Derrick Braaten, city planner for Airway Heights, wasn’t familiar with all the details of the Arbormain proposal, but said the industrial park is one of the areas the City Council set aside for marijuana growing. It’s more than the required 1,000 feet from schools, parks and places frequented by children; it’s also in an industrial area where noise or odor won’t be a problem.

With the high startup costs for marijuana growers, providing some of the infrastructure seems like “a clever business decision,” he said. “I don’t think there’s going to be an issue.”

It’s too early to tell whether that business decision will lead to Airway Heights being a leading producer of recreational marijuana. There are plenty of uncertainties in the calculations and risks for the new businesses. Arbormain has two potential tenants for Airway Heights and dozens of others across the state, but not everyone who applies for a grower’s license will be approved.
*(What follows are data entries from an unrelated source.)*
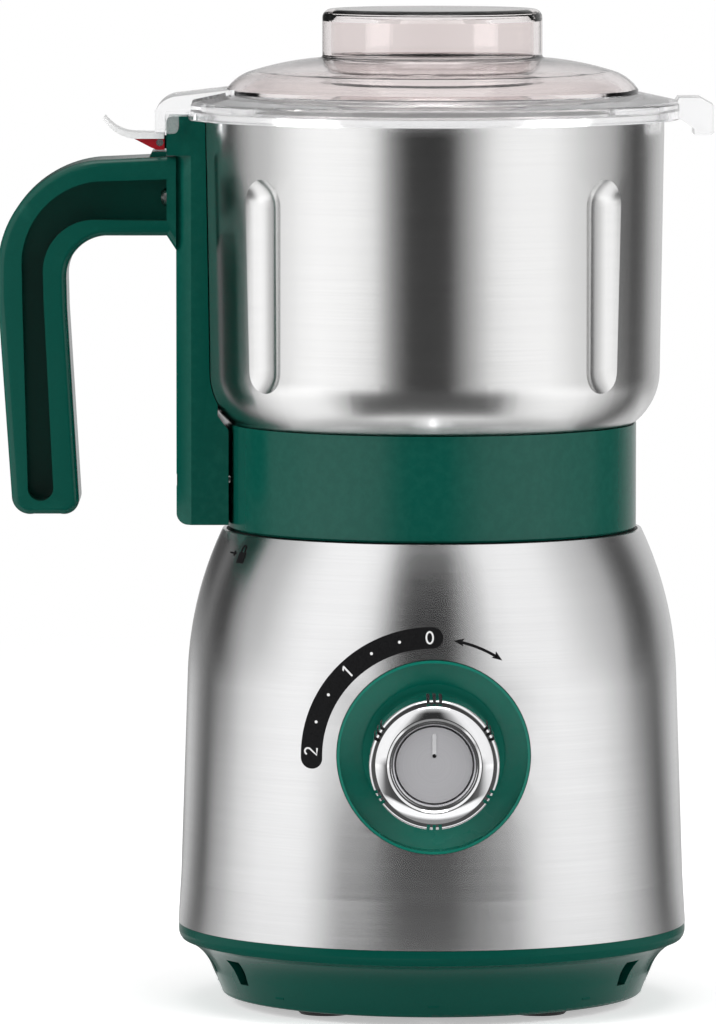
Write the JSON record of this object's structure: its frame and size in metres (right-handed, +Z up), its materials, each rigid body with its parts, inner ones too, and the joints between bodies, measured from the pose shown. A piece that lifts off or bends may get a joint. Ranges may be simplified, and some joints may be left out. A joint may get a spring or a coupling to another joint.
{
  "type": "electric grain mill",
  "caption": "Drum-shaped electric grain mill: motor base with a turning dial, lift-off steel cup with a J-shaped handle, and a clear domed lid with a latch.",
  "frame": {"origin": "on the main axis of the base and cup, in the plane of the four feet", "axes": "+Z up along the main axis, -Y towards the user and the dial, -X towards the handle"},
  "size_m": [0.2001, 0.1665, 0.2792],
  "materials": {
    "green_plastic": "smooth gloss, deep green",
    "brushed_steel": "fine level brushing round the main axis",
    "chrome": "polished",
    "satin_metal": "satin",
    "black_plastic": "fine moulded grain",
    "white_plastic": "smooth",
    "red_plastic": "smooth gloss",
    "pale_plastic": "translucent gloss",
    "clear_plastic": "clear, polished",
    "smoke_plastic": "clear with a warm smoke tint",
    "silicone": "soft, matt",
    "rubber": "matt",
    "screw_steel": "plated",
    "bearing_steel": "ground",
    "blade_steel": "ground stainless",
    "cast_aluminium": "die cast",
    "laminations": "stacked sheet",
    "copper": "enamelled wire",
    "brass": "stamped",
    "carbon": "pressed carbon",
    "switch_plastic": "moulded",
    "dog_plastic": "glass filled nylon",
    "circuit_board": "coated board"
  },
  "bodies": {
    "base": {"base_skirt": "green_plastic", "base_plate": "black_plastic", "rubber_feet": "rubber", "base_screws": "screw_steel", "housing_shell": "brushed_steel", "tie_rods": "screw_steel", "top_deck": "black_plastic", "safety_switch": "switch_plastic", "upper_bracket": "cast_aluminium", "lower_bracket": "cast_aluminium", "stator_core": "laminations", "field_coils": "copper", "stator_bolts": "screw_steel", "motor_bearings": "bearing_steel", "motor_dampers": "rubber", "motor_screws": "screw_steel", "brush_holders": "brass", "carbon_brushes": "carbon", "dial_bezel": "green_plastic", "rotary_switch": "switch_plastic", "control_board": "circuit_board", "board_parts": "switch_plastic", "cord_bush": "rubber"},
    "rotor": {"motor_shaft": "bearing_steel", "armature_core": "laminations", "armature_winding": "copper", "commutator": "copper", "cooling_fan": "black_plastic", "drive_dog": "dog_plastic"},
    "speed_knob": {"knob_spindle": "dog_plastic", "knob_ring": "chrome", "knob_face": "satin_metal", "knob_pointer": "white_plastic"},
    "interlock_plunger": {"switch_plunger": "white_plastic"},
    "blade_carrier": {"blade_bush": "bearing_steel", "blade_bearings": "bearing_steel", "shaft_seal": "rubber"},
    "cup": {"grinding_cup": "brushed_steel", "cup_collar": "green_plastic", "cup_gasket": "silicone", "bush_nut": "cast_aluminium", "handle_column": "green_plastic", "handle_grip": "green_plastic", "column_screws": "screw_steel", "grip_screws": "screw_steel", "rod_spring": "screw_steel", "latch_pin": "screw_steel"},
    "blade_set": {"blade_shaft": "bearing_steel", "lower_blade": "blade_steel", "upper_blade": "blade_steel", "blade_spacer": "bearing_steel", "blade_nut": "blade_steel", "driven_dog": "dog_plastic"},
    "lid": {"lid_ring": "clear_plastic", "lid_dome": "smoke_plastic", "lid_seal": "silicone"},
    "latch": {"latch_lever": "red_plastic", "latch_pad": "pale_plastic"},
    "interlock_rod": {"interlock_rod": "white_plastic"}
  },
  "joints": [
    {"name": "motor_spin", "type": "hinge", "parent": "base", "child": "rotor", "pos_m": [0, 0, 0.072], "axis": [0, 0, 1], "continuous": true},
    {"name": "knob_turn", "type": "hinge", "parent": "base", "child": "speed_knob", "pos_m": [0, -0.07, 0.0759], "axis": [0, -1, 0], "range_deg": [-45, 87]},
    {"name": "plunger_press", "type": "slide", "parent": "base", "child": "interlock_plunger", "axis": [0, 0, -1], "range_m": [0, 0.002], "stiffness_N_per_m": 300},
    {"name": "cup_lift", "type": "slide", "parent": "base", "child": "blade_carrier", "axis": [0, 0, 1], "range_m": [0, 0.1]},
    {"name": "cup_turn", "type": "hinge", "parent": "blade_carrier", "child": "cup", "pos_m": [0, 0, 0.16], "axis": [0, 0, 1], "range_deg": [0, 28]},
    {"name": "blade_spin", "type": "hinge", "parent": "blade_carrier", "child": "blade_set", "pos_m": [0, 0, 0.16], "axis": [0, 0, 1], "continuous": true},
    {"name": "lid_lift", "type": "slide", "parent": "cup", "child": "lid", "axis": [0, 0, 1], "range_m": [0, 0.06]},
    {"name": "latch_press", "type": "hinge", "parent": "cup", "child": "latch", "pos_m": [-0.0762, 0, 0.242], "axis": [0, -1, 0], "range_deg": [0, 10], "stiffness_Nm_per_rad": 0.05},
    {"name": "rod_press", "type": "slide", "parent": "cup", "child": "interlock_rod", "axis": [0, 0, -1], "range_m": [0, 0.003], "stiffness_N_per_m": 400, "deforming": ["rod_spring"]}
  ],
  "couplings": [
    {"joint": "blade_spin", "follows": "motor_spin", "ratio": 1}
  ]
}
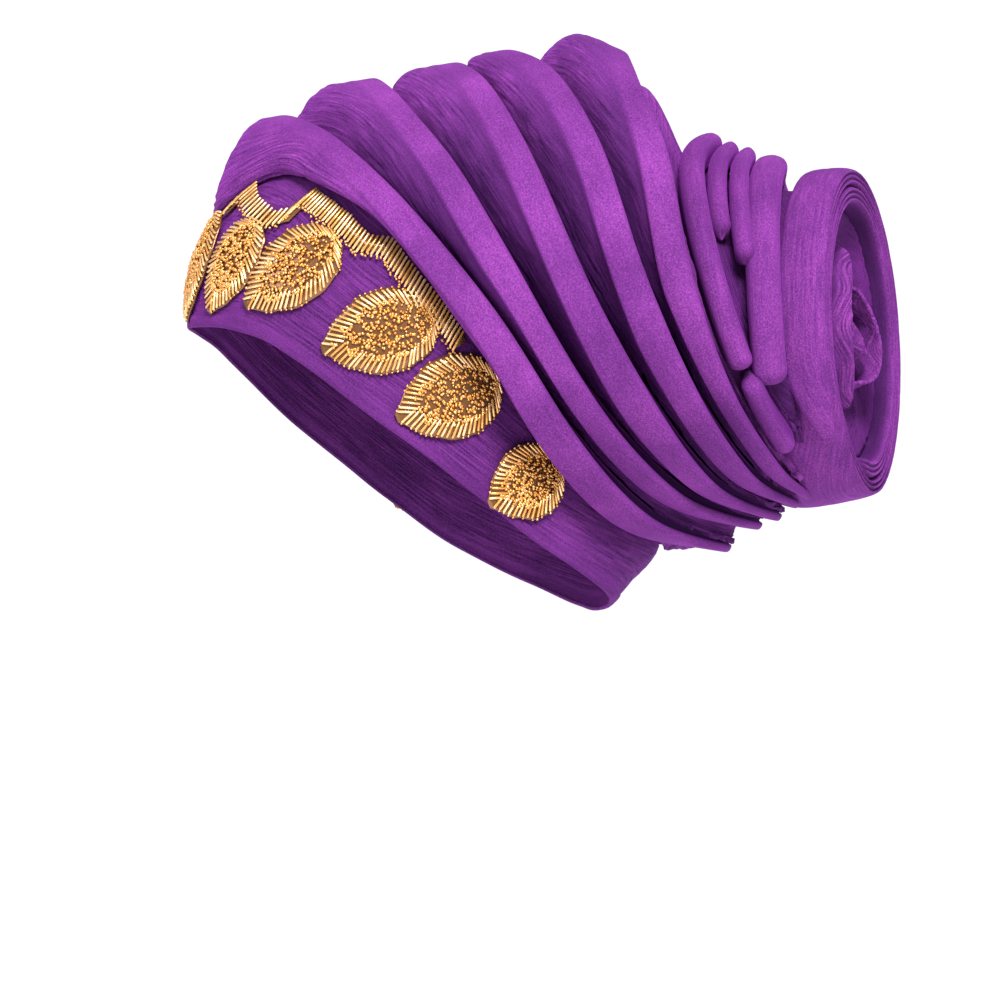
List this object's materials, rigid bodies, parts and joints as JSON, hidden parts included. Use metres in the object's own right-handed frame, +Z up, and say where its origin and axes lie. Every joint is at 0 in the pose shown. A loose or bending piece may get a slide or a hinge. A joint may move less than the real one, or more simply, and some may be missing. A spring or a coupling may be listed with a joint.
{
  "type": "tied gele head tie",
  "caption": "Crinkled purple cloth gele: a cap with fanned rolled tiers, a coiled rosette behind, and gold bead leaves on its band.",
  "frame": {"origin": "where the crown of the head bears on the inside of the cap", "axes": "+Z up as worn, -Y the way the wearer faces, +X the wearer's left; the fan and the rosette are tied 15 degrees round toward the wearer's left"},
  "size_m": [0.2214, 0.3142, 0.2436],
  "materials": {
    "gele_cloth": "crinkled gele cloth with a soft sheen",
    "gold_beads": "gold bead embroidery on a cloth backing"
  },
  "bodies": {
    "root": {"under_cap": "gele_cloth", "tier_1": "gele_cloth", "tier_2": "gele_cloth", "tier_3": "gele_cloth", "tier_4": "gele_cloth", "tier_5": "gele_cloth", "back_gather": "gele_cloth", "pleat_a": "gele_cloth", "pleat_b_1": "gele_cloth", "pleat_b_2": "gele_cloth", "pleat_c": "gele_cloth", "pleat_d_left": "gele_cloth", "pleat_d_right": "gele_cloth", "rosette_coil": "gele_cloth", "rosette_core": "gele_cloth", "core_flap_1": "gele_cloth", "core_flap_2": "gele_cloth", "core_flap_3": "gele_cloth", "leaf_front": "gold_beads", "leaf_left_1": "gold_beads", "leaf_left_2": "gold_beads", "leaf_left_3": "gold_beads", "leaf_left_4": "gold_beads", "leaf_left_5": "gold_beads", "leaf_right_1": "gold_beads", "leaf_right_2": "gold_beads", "leaf_right_3": "gold_beads", "leaf_right_4": "gold_beads", "leaf_right_5": "gold_beads", "stem_left": "gold_beads", "stem_right": "gold_beads"}
  },
  "joints": []
}
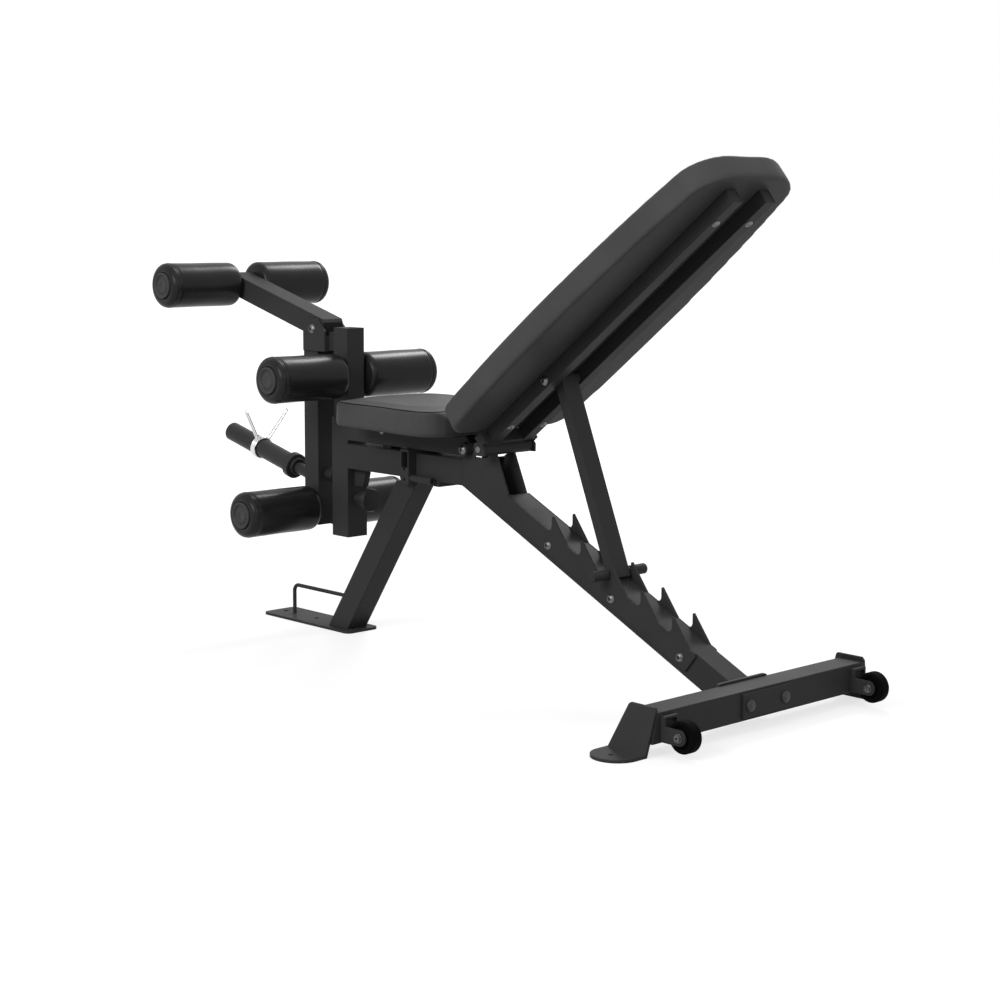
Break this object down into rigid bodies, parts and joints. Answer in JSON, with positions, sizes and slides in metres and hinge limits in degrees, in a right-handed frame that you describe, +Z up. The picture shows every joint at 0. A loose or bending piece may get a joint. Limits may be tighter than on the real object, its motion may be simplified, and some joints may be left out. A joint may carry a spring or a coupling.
{
  "type": "adjustable weight bench",
  "caption": "Adjustable incline weight bench on a black steel frame, with padded seat and backrest, a notched ladder strut and a telescoping roller leg developer with a weight sleeve.",
  "frame": {"origin": "centre of the footprint's bounding box, on the floor", "axes": "+Z up; +Y towards the rear base with the transport wheels; -Y towards the leg developer, the way the user faces; +X to the user's left"},
  "size_m": [0.7112, 1.5672, 0.9485],
  "materials": {
    "black_paint": "satin",
    "zinc": "polished",
    "vinyl": "satin",
    "foam": "satin",
    "black_plastic": "matte",
    "wheel_rubber": "matte",
    "sleeve_plastic": "satin"
  },
  "bodies": {
    "frame": {"crossbar": "black_paint", "foot_plate_l": "black_paint", "foot_plate_r": "black_paint", "wheel_fork_l": "black_paint", "wheel_fork_r": "black_paint", "wheel_axle_l": "zinc", "wheel_axle_r": "zinc", "base_bolts": "black_paint", "spine": "black_paint", "ladder_l": "black_paint", "ladder_r": "black_paint", "ladder_bolts": "zinc", "neck": "black_paint", "main_tube": "black_paint", "front_leg": "black_paint", "front_plate": "black_paint", "foot_handle": "black_paint", "coupler": "black_paint", "lock_pins": "black_paint", "dev_tube": "black_paint", "bumper": "black_plastic"},
    "wheel_left": {"wheel_l": "wheel_rubber"},
    "wheel_right": {"wheel_r": "wheel_rubber"},
    "backrest": {"back_pad": "vinyl", "back_frame": "black_paint", "back_bolts": "zinc", "hinge_bolt": "zinc", "strut_bolt": "zinc"},
    "strut": {"strut": "black_paint"},
    "seat": {"seat_pad": "vinyl", "seat_frame": "black_paint", "seat_bolts": "zinc", "seat_pivot": "zinc"},
    "post": {"inner_post": "black_paint", "mid_axle": "black_paint", "lever_pivot": "zinc"},
    "lever": {"lever": "black_paint", "low_axle": "black_paint", "top_axle": "black_paint", "sleeve": "sleeve_plastic"},
    "pop_pin": {"pop_pin": "black_plastic"},
    "collar": {"spring_collar": "zinc"},
    "roller_top_left": {"roller_top_l": "foam", "cap_top_l": "black_plastic"},
    "roller_top_right": {"roller_top_r": "foam", "cap_top_r": "black_plastic"},
    "roller_mid_left": {"roller_mid_l": "foam", "cap_mid_l": "black_plastic"},
    "roller_mid_right": {"roller_mid_r": "foam", "cap_mid_r": "black_plastic"},
    "roller_low_left": {"roller_low_l": "foam", "cap_low_l": "black_plastic"},
    "roller_low_right": {"roller_low_r": "foam", "cap_low_r": "black_plastic"}
  },
  "joints": [
    {"name": "backrest_hinge", "type": "hinge", "parent": "frame", "child": "backrest", "pos_m": [0, 0.08164, 0.418], "axis": [1, 0, 0], "range_deg": [0, 18.4]},
    {"name": "strut_pivot", "type": "hinge", "parent": "backrest", "child": "strut", "pos_m": [0, 0.24114, 0.55501], "axis": [1, 0, 0], "range_deg": [-16, 0.5]},
    {"name": "seat_tilt", "type": "hinge", "parent": "frame", "child": "seat", "pos_m": [0, 0.01064, 0.4095], "axis": [-1, 0, 0], "range_deg": [0, 8]},
    {"name": "post_slide", "type": "slide", "parent": "frame", "child": "post", "axis": [0, 0, 1], "range_m": [-0.036, 0.036]},
    {"name": "lever_swing", "type": "hinge", "parent": "post", "child": "lever", "pos_m": [0, -0.45836, 0.616], "axis": [-1, 0, 0], "range_deg": [0, 75]},
    {"name": "wheel_left_spin", "type": "hinge", "parent": "frame", "child": "wheel_left", "pos_m": [0.248, 0.75665, 0.037], "axis": [1, 0, 0], "continuous": true},
    {"name": "wheel_right_spin", "type": "hinge", "parent": "frame", "child": "wheel_right", "pos_m": [-0.248, 0.75665, 0.037], "axis": [1, 0, 0], "continuous": true},
    {"name": "roller_top_left_spin", "type": "hinge", "parent": "lever", "child": "roller_top_left", "pos_m": [0.1175, -0.73333, 0.6991], "axis": [1, 0, 0], "continuous": true},
    {"name": "roller_top_right_spin", "type": "hinge", "parent": "lever", "child": "roller_top_right", "pos_m": [-0.1175, -0.73333, 0.6991], "axis": [1, 0, 0], "continuous": true},
    {"name": "roller_mid_left_spin", "type": "hinge", "parent": "post", "child": "roller_mid_left", "pos_m": [0.1175, -0.37585, 0.524], "axis": [1, 0, 0], "continuous": true},
    {"name": "roller_mid_right_spin", "type": "hinge", "parent": "post", "child": "roller_mid_right", "pos_m": [-0.1175, -0.37585, 0.524], "axis": [1, 0, 0], "continuous": true},
    {"name": "roller_low_left_spin", "type": "hinge", "parent": "lever", "child": "roller_low_left", "pos_m": [0.1175, -0.46886, 0.246], "axis": [1, 0, 0], "continuous": true},
    {"name": "roller_low_right_spin", "type": "hinge", "parent": "lever", "child": "roller_low_right", "pos_m": [-0.1175, -0.46886, 0.246], "axis": [1, 0, 0], "continuous": true},
    {"name": "pin_pull", "type": "slide", "parent": "frame", "child": "pop_pin", "axis": [0, 1, 0], "range_m": [0, 0.012], "stiffness_N_per_m": 900, "springref_m": -0.004},
    {"name": "collar_slide", "type": "slide", "parent": "lever", "child": "collar", "axis": [0, -0.9703, 0.2419], "range_m": [-0.09, 0.085]}
  ],
  "couplings": [
    {"joint": "strut_pivot", "follows": "backrest_hinge", "ratio": -0.85}
  ]
}
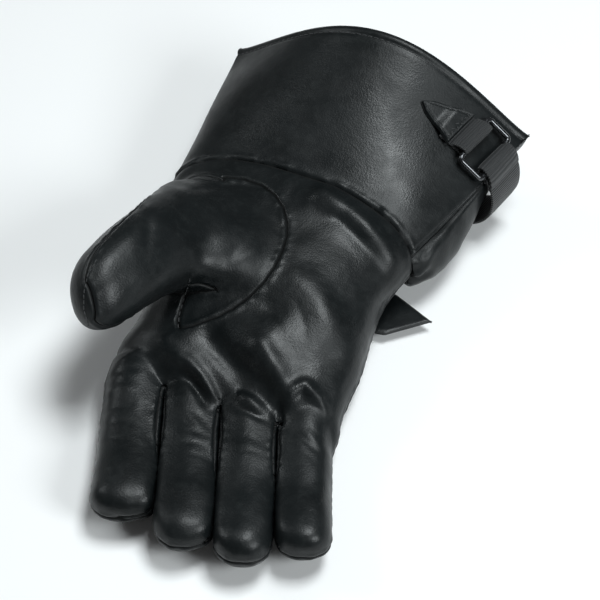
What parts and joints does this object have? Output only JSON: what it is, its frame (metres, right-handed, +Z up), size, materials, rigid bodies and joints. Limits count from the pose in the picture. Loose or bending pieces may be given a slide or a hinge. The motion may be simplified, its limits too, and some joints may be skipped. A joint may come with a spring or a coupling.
{
  "type": "gauntlet glove",
  "caption": "Right-hand leather gauntlet glove lying on its back, palm up: four fingers, a set-in thumb, a flared cuff with a side gusset, and a buckled webbing strap.",
  "frame": {"origin": "middle of the bounding box's footprint, on the surface that the glove lies on", "axes": "+X from the thumb side to the little-finger side, +Y from the fingertips to the cuff's rim, +Z up out of the palm"},
  "size_m": [0.187, 0.2936, 0.0915],
  "materials": {
    "glove_leather": "soft satin",
    "strap_webbing": "matt woven",
    "buckle_metal": "glossy black"
  },
  "bodies": {
    "root": {"palm_panel": "glove_leather", "back_panel": "glove_leather", "fourchette_index_middle": "glove_leather", "fourchette_middle_ring": "glove_leather", "fourchette_ring_little": "glove_leather", "thumb_front": "glove_leather", "thumb_back": "glove_leather", "cuff_palm_panel": "glove_leather", "cuff_back_panel": "glove_leather", "cuff_gusset": "glove_leather", "strap_tab": "glove_leather", "buckle_loop": "strap_webbing", "slide_buckle": "buckle_metal", "cuff_strap": "strap_webbing", "wrist_strap": "glove_leather"}
  },
  "joints": []
}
The requests far outstrip the state Liquor Control Board’s limit of 2 million square feet of land allowed for growing marijuana, so the licenses that are approved may have their space allotments pared back.

All of the businesses could have trouble establishing bank accounts because of restrictions in federal banking laws for anything connected to marijuana. The board estimates as many as half of the licensees could go out of business in their first year.

As Jeffreys put it: “No one knows how it will work out.”